The show featured the voices of Gary Coleman, Lauren Anders, Jennifer Darling, Julie McWhirter Dees, Geoffrey Gordon, LaShana Dendy, Jerry Houser, Calvin Mason, Sidney Miller and Steve Schatzberg.

==Synopsis==
The character of Andy LeBeau was a spin-off character from Coleman's television film The Kid with the Broken Halo (1982).

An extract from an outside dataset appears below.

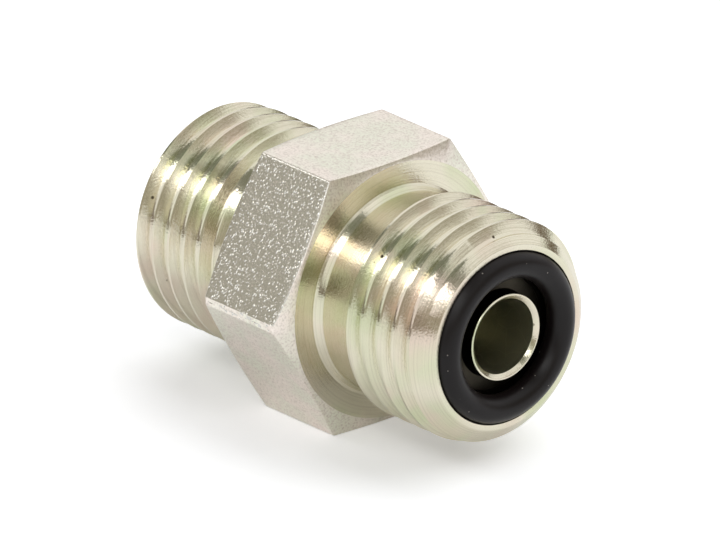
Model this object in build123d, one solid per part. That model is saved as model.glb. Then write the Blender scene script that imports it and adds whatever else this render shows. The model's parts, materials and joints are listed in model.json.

In each episode, Andy was dispatched to help a child in need and resolve his problem by his supervisor and fellow angel, Angelica. The antagonist in each episode was Hornswoggle, a demon that only Andy could see, who tried to make Andy's mission more difficult, usually by getting him to make the wrong choice or by otherwise complicating the mission. It was up to Andy to correct whatever mistakes he made and foil Hornswoggle's plans.

==Cast==

- Gary Coleman – Andy LeBeau
- Lauren Anders – Chris
- Jennifer Darling – Angelica
- Julie McWhirter Dees – Lydia
- Geoffrey Gordon – Haggle
- LaShana Dendy – Tina
- Jerry Houser – Bartholomew
- Calvin Mason – Spence
- Sidney Miller – Hornswoggle
- Steve Schatzberg – Mack

===Additional voices===

- Rick Dees
- Patrick Fraley
- Billie Hayes
- Casey Kasem – Announcer (uncredited)
- Danny Mann
- Zelda Rubinstein
- Eric Suter
- Janet Waldo
- Frank Welker

==Episodes==

| No. | Title | Written by | Original release date |
| 1 | "Fouled Up Fossils" | Cliff Roberts | September 18, 1982 |
"Going, Going, Gone"
| 2 | "You Oughtta' Be In Pictures" | Dianne Dixon | September 25, 1982 |
| "Derby Daze" | Martin Werner |
| 3 | "Hornswoggle's Hoax" | Robert Jayson & Paul Dini | October 2, 1982 |
| "Calamity Canine" | Peter L. Dixon |
| 4 | "Cupid Andy" | John Bates | October 9, 1982 |
| "Space Odd-Essey" | Janis Diamond |
| 5 | "Hornswoggle's New Leaf" | Paul Dini | October 16, 1982 |
| "Keep On Movin' On" | Mark Shiney |
| 6 | "Mansion Madness" | Dianne Dixon | October 23, 1982 |
| "Wuthering Kites" | David Villaire |
| 7 | "In the Swim" | Bob Langhans | October 30, 1982 |
| "Put Up or Fix Up" | David Villaire |
| 8 | "Haggle and Double Haggle" | Larry Parr | November 6, 1982 |
| "The Royal Visitor" | Sandy Fries |
| 9 | "The Future Tense" | Janis Diamond & Allan Heldfond | November 13, 1982 |
| "Dr. Livingston, I Presume" | Dianne Dixon |
| 10 | "Haggle's Luck" | John T. Graham | November 20, 1982 |
| "Head in the Clouds" | Tom Ruegger |
| 11 | "Teacher's Pest" | John T. Graham | November 27, 1982 |
| "Andy Sings the Blues" | Janis Diamond & Allan Heldfond |
| 12 | "Easy Money" | Bob Langhans | December 4, 1982 |
| "Take My Tonsils -Please-" | Tom Ruegger |
| 13 | "The Prettiest Girl in Oakville" | Mark Shiney | December 11, 1982 |
| "Mack's Snow Job" | Sandy Fries |

==Later years==
The Gary Coleman Show aired on Cartoon Network and Boomerang (the block and network) in the mid-90s and into 2006, when it was aired on Adult Swim before leaving Turner's schedules before 2010; the series has not seen any release since then.